▸ Goal
Scan the data below for the string "joints". Copy every line where it appears.

══ Working data ══

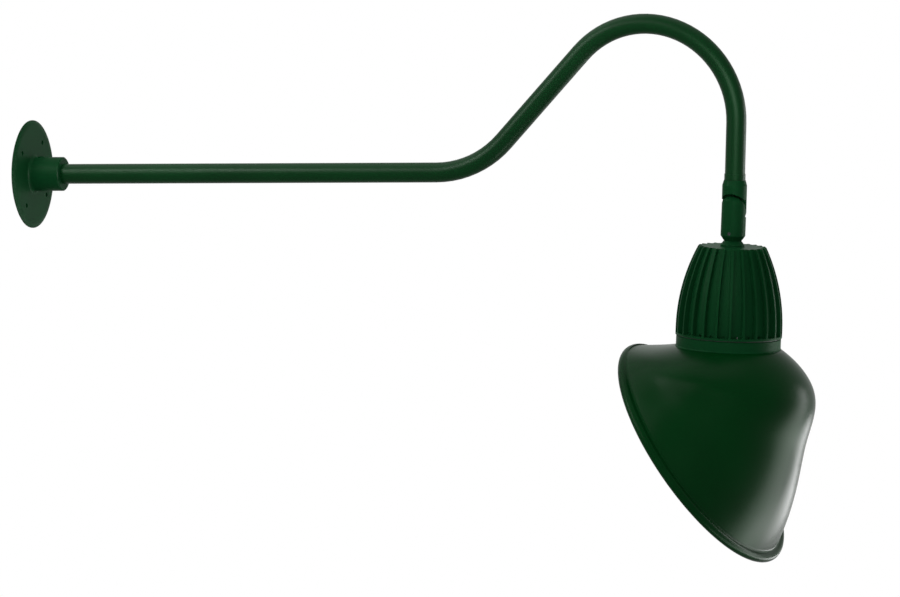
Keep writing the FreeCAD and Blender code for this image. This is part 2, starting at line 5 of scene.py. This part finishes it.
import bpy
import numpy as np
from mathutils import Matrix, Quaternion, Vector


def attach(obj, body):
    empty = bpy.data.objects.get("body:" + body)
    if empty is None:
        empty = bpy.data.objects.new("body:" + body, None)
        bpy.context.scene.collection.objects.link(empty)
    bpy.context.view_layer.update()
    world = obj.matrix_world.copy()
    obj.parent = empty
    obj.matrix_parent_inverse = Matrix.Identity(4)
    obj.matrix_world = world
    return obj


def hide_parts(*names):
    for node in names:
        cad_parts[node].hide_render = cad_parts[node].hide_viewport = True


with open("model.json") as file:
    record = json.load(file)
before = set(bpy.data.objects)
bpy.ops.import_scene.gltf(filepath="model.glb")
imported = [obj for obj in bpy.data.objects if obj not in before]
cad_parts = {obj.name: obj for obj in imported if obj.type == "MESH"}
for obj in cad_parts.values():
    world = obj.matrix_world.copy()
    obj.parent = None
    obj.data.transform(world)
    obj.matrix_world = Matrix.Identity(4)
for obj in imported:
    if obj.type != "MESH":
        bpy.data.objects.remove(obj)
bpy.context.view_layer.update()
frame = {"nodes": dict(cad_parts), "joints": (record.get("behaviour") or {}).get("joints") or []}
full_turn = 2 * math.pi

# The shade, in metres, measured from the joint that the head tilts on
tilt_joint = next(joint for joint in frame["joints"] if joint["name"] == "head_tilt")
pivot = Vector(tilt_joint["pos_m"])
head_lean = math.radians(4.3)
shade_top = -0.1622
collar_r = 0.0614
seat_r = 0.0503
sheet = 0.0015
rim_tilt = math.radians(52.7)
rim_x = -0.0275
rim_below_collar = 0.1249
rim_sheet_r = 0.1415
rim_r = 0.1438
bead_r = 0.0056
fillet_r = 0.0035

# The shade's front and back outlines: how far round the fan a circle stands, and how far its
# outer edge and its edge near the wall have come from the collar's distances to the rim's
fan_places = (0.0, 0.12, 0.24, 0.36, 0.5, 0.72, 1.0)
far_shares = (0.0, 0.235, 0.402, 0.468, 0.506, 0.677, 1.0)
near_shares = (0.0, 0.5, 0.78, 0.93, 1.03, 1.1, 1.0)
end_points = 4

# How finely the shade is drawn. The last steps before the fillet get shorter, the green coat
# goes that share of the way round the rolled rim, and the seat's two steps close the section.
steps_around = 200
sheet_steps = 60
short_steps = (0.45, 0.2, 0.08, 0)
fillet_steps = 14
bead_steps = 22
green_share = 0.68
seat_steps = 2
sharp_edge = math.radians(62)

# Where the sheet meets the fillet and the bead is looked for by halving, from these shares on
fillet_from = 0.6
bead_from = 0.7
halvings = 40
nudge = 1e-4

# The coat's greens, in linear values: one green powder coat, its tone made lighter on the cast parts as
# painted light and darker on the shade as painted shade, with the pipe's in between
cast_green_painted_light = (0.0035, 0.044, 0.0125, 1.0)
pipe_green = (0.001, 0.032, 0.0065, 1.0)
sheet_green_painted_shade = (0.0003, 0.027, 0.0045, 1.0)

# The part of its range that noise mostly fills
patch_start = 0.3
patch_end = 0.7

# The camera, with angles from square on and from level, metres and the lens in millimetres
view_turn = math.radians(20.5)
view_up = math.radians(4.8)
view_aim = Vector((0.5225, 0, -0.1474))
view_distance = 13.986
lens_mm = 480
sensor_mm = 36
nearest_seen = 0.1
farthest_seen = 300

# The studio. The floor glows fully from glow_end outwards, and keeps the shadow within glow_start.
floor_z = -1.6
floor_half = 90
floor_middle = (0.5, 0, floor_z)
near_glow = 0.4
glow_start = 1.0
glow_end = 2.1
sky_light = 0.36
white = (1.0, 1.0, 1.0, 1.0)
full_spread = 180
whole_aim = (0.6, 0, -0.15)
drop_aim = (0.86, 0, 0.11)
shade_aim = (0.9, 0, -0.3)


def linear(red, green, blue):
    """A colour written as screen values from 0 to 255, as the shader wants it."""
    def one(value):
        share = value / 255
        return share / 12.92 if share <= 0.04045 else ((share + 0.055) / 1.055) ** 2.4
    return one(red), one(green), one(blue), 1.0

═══
══ Working data ══

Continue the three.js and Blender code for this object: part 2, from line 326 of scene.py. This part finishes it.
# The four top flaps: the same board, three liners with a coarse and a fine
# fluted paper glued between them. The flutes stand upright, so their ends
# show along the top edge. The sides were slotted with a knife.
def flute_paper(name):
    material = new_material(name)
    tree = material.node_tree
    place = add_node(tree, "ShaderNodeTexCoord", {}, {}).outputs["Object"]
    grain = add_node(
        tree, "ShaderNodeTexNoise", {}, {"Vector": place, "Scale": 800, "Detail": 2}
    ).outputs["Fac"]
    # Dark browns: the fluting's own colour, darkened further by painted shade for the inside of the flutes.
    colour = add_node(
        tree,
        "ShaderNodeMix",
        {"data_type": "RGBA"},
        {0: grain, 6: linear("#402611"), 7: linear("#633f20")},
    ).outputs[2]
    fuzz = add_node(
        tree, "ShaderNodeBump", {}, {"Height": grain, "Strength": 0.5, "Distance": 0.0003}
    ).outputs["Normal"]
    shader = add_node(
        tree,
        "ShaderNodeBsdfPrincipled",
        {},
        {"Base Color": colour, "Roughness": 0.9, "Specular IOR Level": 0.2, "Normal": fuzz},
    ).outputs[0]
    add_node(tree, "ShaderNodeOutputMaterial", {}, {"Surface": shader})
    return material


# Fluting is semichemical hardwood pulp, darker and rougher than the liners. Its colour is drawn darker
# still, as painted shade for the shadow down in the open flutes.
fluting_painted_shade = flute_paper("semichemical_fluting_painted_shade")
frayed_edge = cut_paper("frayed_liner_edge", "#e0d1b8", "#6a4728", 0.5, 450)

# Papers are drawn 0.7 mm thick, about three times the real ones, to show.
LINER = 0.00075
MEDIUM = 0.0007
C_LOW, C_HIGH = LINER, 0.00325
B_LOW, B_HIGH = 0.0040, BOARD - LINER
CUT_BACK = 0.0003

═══

▸ Answer to this problem
frame = {"nodes": dict(cad_parts), "joints": (record.get("behaviour") or {}).get("joints") or []}
tilt_joint = next(joint for joint in frame["joints"] if joint["name"] == "head_tilt")